I don’t know about you, but I don’t watch content on pause. I don’t want the same bright image on full blast for more than 5 or 10 seconds, much less a minute or more. Certainly not for as long as it’s going to take me just to type out this paragraph. What I’m getting at is this: I did not experience any meaningful degradation in viewing brightness while watching these two TVs side by side. Not for real content. And as I mentioned before, for SDR and HDR 10, the brightness was neck and neck. ABL was never a factor for real viewing.
Now we come to the inevitable mention of price. Earlier, I remarked that in terms of performance, comparing these TVs was analogous to comparing a Bugatti and a McClaren. But if I were to continue brutalizing such an analogy, I would have to say that when it comes to price, it is like we are comparing a Lexus and a Toyota. One begs a premium. And it delivers a bit for that premium. The question is whether that premium is worth it for you.

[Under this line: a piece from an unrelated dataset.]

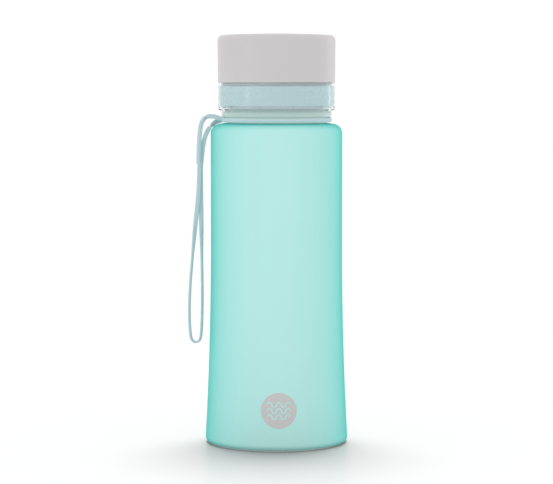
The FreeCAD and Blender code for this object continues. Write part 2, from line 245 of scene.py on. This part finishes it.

I suspect that for most folks, the Samsung S95B is the far better choice. It delivers such an incredible experience for significantly less than the Sony A95K. We could be talking about $1,500 worth of difference. I can’t justify that kind of price difference for the Sony A95K. Is it the best-performing TV of 2022? Absolutely. I stand behind that. Is it going to be my top recommendation? No. And that’s because I can’t look someone in the eyes and tell them the significant added expense is worth it.
If cost was no object for me, I’d pick up the Sony all day every day. No question. But in this particular battle, I have to call a clear winner, and for me — and I suspect for most people — the Samsung S95B is the smarter pick. And in the end, it’s all about the money.